Muthuswamy was born in a Brahmin family in Vuchuwadi, Madras Presidency, British Raj on 28 January 1832. Muthuswamy's father, Venkata Narayana Sastri, died when Muthuswamy was young and he moved with his mother to Thiruvarur to make a living. At Thiruvarur, Muthuswamy found employment as village accountant. However, his mother died soon afterward leaving Muthuswamy with little support. Around this time, Muthuswamy's talents were recognised by the tahsildar Muthuswamy Naicker who arranged for the former to study at Sir Henry Montgomery's school in Madras as a companion to his young nephew, and there he won prizes and scholarships year after year.

== Legal career ==

On successfully passing the Pleader's Test, Muthuswamy was appointed District Munsiff of Tranquebar. On 2 July 1859, Muthuswamy was appointed Deputy Collector of Tanjore. On 9 July 1865, Ier was appointed Sub-Judge of South Canara and served till July 1868, when he was appointed District Magistrate of police at Madras.

A portrait of Sir T. Muthuswamy Muthuswamy

While serving as the magistrate of police, Muthuswamy obtained his law degree law from the Presidency College, Madras. He also held a degree in Sanskrit at that time.

Muthuswamy commenced his legal career immediately after graduation. He was appointed a judge of the Court of Small Causes in 1871. He was made Fellow of Madras University the subsequent year. In 1877, the Madras Government took the controversial decision to appoint him as the first Indian judge of the High Court of Madras.
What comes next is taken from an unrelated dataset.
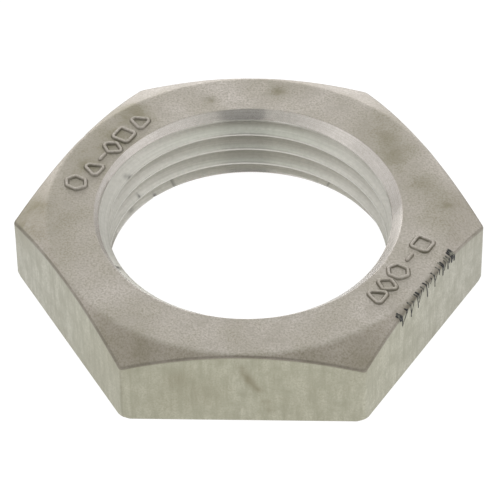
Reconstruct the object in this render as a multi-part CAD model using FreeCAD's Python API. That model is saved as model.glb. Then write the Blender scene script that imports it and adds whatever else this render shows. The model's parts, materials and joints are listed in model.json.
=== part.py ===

== Appointment to the bench of Madras High Court and controversy ==

In 1877, Muthuswamy was appointed to the bench of the High Court of Madras. He was the first Indian to be appointed to this post. However, Muthuswamy's appointment was condemned by a Madras newspaper called The Native Public Opinion. This prompted a strong reaction from Indian nationalists who founded The Hindu newspaper to voice public opinion against the outrage.

== Later career ==

Muthuswami served as a judge of the Madras High Court from 1877 to 1895. He acted for three months in 1893 as the Chief Justice of the Madras High Court, the first Indian to do so.

== Reforms ==

During his early career, Muthuswamy also served as the President of the Malabar Marriage Commission. During his tenure as President of the Commission, he campaigned for the legal recognition of Sambandham and other forms of marriage practised in the Malabar. In 1872, Muthuswamy established the Widow Remarriage Association in Madras and advocated remarriage of Brahmin widows.

In 1872, he was nominated fellow of the Madras University. He became a syndic in 1877. He was also invited to attend the Coronation Durbar at Delhi in 1877.

== Honours ==

In 1878, Muthuswami Iyer was created a Companion of the Most Eminent Order of the Indian Empire. In 1893, he was knighted for his services to the Crown.

== Death ==

Muthuswami died in January 1895 after an illness of ten days. On his death, Sir S. Subramania Iyer took the seat in the bench of the Madras High Court left vacant by his death.